-- START OF Given information --

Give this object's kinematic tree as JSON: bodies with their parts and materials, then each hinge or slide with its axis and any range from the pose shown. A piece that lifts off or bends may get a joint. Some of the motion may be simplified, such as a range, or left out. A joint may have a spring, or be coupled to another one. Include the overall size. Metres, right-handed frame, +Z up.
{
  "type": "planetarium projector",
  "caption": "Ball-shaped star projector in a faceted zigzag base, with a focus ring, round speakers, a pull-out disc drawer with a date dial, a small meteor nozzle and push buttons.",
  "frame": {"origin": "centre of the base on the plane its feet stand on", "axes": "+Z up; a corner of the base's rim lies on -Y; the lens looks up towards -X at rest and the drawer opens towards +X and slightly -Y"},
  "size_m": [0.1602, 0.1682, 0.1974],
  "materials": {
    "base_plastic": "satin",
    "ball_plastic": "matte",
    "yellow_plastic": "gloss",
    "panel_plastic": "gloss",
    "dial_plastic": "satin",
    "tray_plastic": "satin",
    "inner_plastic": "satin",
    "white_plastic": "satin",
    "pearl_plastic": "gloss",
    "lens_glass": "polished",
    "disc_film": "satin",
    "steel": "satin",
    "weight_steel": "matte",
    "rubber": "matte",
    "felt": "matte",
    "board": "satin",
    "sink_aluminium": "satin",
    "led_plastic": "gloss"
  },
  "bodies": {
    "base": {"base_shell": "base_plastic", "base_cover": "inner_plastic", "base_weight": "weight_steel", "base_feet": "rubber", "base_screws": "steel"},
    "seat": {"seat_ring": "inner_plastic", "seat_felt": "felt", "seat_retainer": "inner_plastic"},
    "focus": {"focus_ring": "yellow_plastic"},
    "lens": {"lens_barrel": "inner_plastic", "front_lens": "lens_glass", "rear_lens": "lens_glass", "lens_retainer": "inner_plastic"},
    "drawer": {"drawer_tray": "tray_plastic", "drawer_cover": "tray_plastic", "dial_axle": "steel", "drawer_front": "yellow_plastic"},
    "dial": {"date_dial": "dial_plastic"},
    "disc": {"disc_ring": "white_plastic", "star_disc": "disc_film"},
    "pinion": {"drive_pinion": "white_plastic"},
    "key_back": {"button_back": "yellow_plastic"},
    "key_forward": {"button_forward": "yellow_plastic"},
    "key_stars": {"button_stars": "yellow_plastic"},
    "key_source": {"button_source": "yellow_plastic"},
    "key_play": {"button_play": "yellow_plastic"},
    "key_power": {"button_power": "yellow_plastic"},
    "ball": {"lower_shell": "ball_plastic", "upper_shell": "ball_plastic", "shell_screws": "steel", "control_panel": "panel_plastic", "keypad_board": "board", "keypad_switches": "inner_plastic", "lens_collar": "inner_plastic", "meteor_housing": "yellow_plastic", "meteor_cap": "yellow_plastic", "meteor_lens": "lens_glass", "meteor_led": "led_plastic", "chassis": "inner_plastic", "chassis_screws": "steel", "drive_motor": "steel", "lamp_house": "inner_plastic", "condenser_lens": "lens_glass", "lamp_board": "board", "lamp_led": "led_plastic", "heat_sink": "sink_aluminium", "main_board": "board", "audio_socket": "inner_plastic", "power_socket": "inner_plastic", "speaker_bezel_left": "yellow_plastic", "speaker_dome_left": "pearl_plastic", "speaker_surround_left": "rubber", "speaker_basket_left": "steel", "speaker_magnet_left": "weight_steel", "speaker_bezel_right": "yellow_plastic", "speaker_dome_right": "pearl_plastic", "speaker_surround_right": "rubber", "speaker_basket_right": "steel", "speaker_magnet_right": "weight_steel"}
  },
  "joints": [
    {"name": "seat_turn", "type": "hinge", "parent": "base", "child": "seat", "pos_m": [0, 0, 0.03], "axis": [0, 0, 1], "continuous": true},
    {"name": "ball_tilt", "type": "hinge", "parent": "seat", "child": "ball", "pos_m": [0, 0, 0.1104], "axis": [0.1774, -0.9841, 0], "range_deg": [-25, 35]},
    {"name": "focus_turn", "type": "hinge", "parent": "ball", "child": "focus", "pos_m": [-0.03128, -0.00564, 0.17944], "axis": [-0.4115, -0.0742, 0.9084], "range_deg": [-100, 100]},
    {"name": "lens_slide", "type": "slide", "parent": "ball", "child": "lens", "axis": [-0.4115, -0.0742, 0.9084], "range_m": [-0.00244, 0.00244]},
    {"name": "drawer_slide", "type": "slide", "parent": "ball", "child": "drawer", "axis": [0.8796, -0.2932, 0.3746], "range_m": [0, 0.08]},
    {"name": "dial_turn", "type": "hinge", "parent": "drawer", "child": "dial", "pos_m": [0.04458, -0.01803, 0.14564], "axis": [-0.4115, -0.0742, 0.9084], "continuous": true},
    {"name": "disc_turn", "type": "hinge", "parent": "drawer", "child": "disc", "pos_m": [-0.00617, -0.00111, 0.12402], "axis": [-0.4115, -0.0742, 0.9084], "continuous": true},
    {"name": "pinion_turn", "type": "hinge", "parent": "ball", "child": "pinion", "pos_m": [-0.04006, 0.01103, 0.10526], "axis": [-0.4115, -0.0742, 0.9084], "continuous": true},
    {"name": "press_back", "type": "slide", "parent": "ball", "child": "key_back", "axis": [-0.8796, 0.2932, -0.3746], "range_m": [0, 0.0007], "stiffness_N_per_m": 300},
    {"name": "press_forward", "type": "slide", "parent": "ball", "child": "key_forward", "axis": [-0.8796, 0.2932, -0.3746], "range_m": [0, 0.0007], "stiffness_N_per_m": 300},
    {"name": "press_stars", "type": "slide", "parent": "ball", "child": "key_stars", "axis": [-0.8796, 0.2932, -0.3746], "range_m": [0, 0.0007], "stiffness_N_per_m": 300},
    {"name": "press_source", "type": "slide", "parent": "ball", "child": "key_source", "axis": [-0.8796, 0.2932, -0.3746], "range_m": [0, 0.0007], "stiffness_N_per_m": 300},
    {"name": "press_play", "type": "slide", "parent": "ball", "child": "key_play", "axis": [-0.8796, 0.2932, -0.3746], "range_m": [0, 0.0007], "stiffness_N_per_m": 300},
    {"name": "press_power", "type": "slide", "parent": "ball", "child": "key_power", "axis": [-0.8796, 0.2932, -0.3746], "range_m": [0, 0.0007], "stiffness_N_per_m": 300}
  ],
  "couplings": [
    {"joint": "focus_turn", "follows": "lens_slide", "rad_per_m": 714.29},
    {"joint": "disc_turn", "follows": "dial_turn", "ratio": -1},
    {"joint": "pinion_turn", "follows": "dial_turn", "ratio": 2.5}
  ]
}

-- END OF Given information --

How many of these lines contain "with"? Write only the number.

2